When Capt. Bardow is pleading with Tilley, he tells him that there are 32 human beings on board the airplane. In fact, there are only 30 people on board the plane, 8 members of the flight team (captain, co-pilot, engineer, navigator, radio man, stewardess, steward, and bartender/purser) and 22 others.
Passengers are seen boarding an aircraft with tail number (registration) G-AOYM (Golf Alpha Oscar Yankee Mike). But when the captain calls air traffic control for taxi clearance, he uses callsign Macair (name of the airline) Golf Alpha Juliet Oscar Romeo, which would be for a tail number G-AJOR.
when the plane is first starting to taxi from the cockpit it is turning left as seen by the buildings going by the window. From the outside the aircraft is turning right.

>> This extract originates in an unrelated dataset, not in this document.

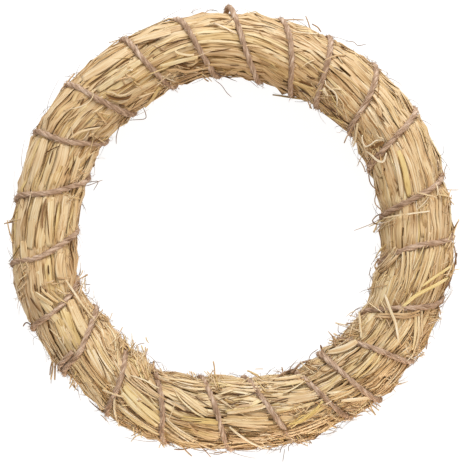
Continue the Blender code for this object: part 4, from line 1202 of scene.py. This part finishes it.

On the aircraft the passengers go down a staircase to the 'lounge', where there is a row of windows the same as on the upper level. However, on the exterior shots of the plane there is quite obviously only one row of windows - so there is no lower level accessible to the passengers.
It is not possible to attach anything to the underside of the wing by suckers that would survive being blown off by the force of the wind flowing under the wing.
Such an aircraft suffering a catastrophic decompression would not suddenly dive out of control. The pilot would deliberately place it in a shallower spiral descent, to increase cabin pressure and temperature, while maintaining a sense of gravity. To avoid the need for oxygen masks, an altitude of less than 10,000 feet would be required.
It is unrealistic to suggest that Tilley could have attached a bomb to the underside of the aircraft wing without being seen by ground crew, flight crew or other passengers. Apart from which the underside of the wing on the Tupolev would be too high to reach without a step or platform.
Given the seriousness of the situation, the pilot would almost certainly have diverted to a nearer airport than New York - Gander, Halifax etc.